Hide code cell source
#Answer 
m=100
n=[10,20,50]
Nbins=30
v=50;
# scale for exponential distribution
alpha_true=1;
beta_true=1;

fig,ax=plt.subplots(1,3,figsize=[16,6])

# repeat the exericse for four value n.
for j in range(3):
    # preallocate vector of sample means
    alpha_mle=np.zeros(m)
    beta_mle=np.zeros(m)
    alpha_mm=np.zeros(m)
    beta_mm=np.zeros(m)
    # compute a number of sample means
    plt.subplot(1,3,j+1)
    for k in np.arange(m):
        # draw n[j] draws and average them to get the sample mean:
        X=stats.gamma.rvs(a=alpha_true,scale=beta_true,size=n[j])
        out=stats.gamma.fit(X,floc=0,method='mle')
        alpha_mle[k]=out[0]
        beta_mle[k]=out[2]
        
        out=stats.gamma.fit(X,floc=0,method='mm')
        alpha_mm[k]=out[0]
        beta_mm[k]=out[2]
        
    plt.scatter(alpha_mm[1:v],beta_mm[1:v],marker='.',label=r'$\hat{\theta}_{mm}$',color='tab:orange')
    plt.scatter(np.mean(alpha_mm),np.mean(beta_mm),s=75,label=r'$\hat{\theta}_{mm}$',color='tab:orange',edgecolor='k')
    
    plt.scatter(alpha_mle[1:v],beta_mle[1:v],marker='.',label=r'$\hat{\theta}_{mle}$',color='tab:blue')
    plt.scatter(np.mean(alpha_mle),np.mean(beta_mle),s=75,label=r'$\hat{\theta}_{mle}$',color='tab:blue',edgecolor='k')
    
    plt.scatter(alpha_true,beta_true,s=75,label=r'$\theta_{true}$',color='r',edgecolor='k')
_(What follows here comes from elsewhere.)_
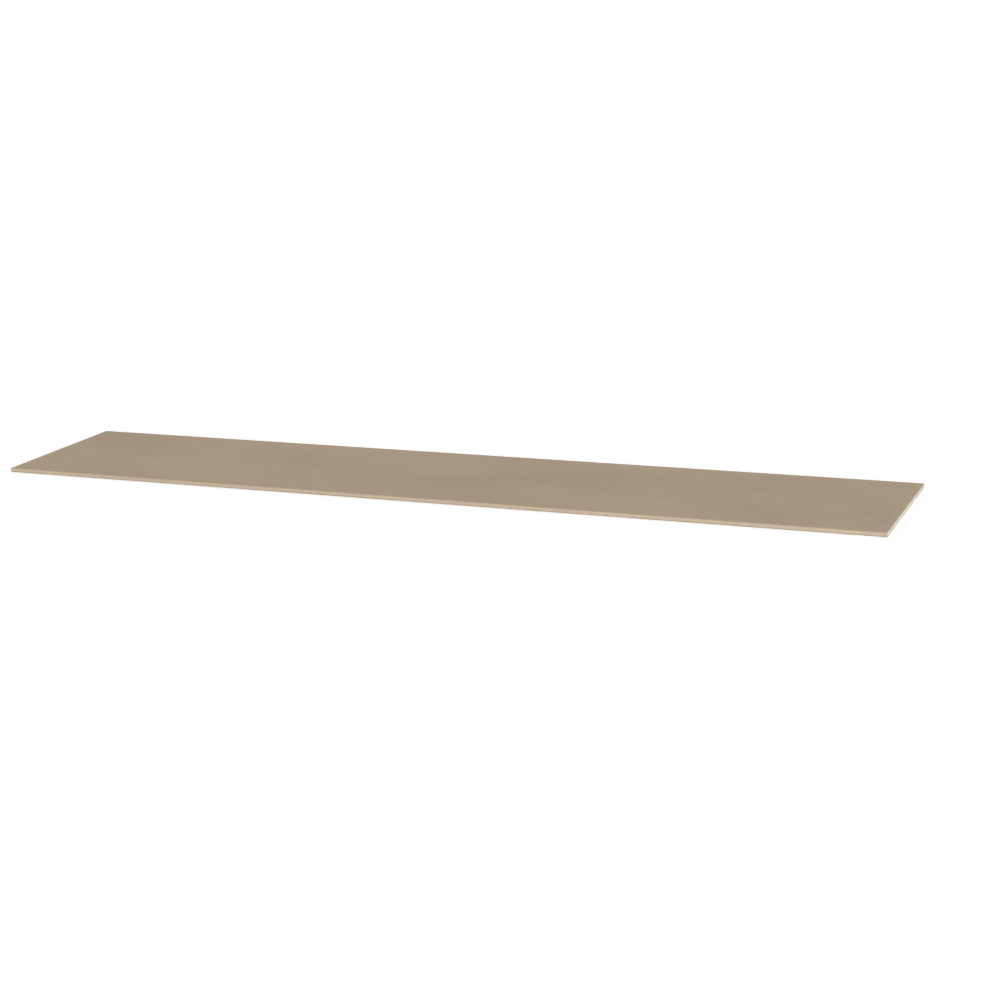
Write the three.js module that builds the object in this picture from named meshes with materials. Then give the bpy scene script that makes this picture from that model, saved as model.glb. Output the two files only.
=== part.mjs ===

    plt.xlabel(r' $\alpha$')
    plt.ylabel(r' $\beta$')
    plt.title(str(n[j])+' measurements')
    
    plt.xlim(0,5)
    plt.ylim(0,3)
    plt.legend()
    
../../_images/87cee5eb80b354906dbaa4655fbdd1d3243ab3e1a2ccc2c329775da33d29f083.png

Notice that for \(n=10\) measurements, the \(E[\hat\alpha_{mm}]\) is outside the plot. For 20 measurements, there is still significant bias in \(\alpha_{mm}\). So for small number of measurements, the mle estimator is much better than the method of moments for estimating the parameters of a gamma distribution.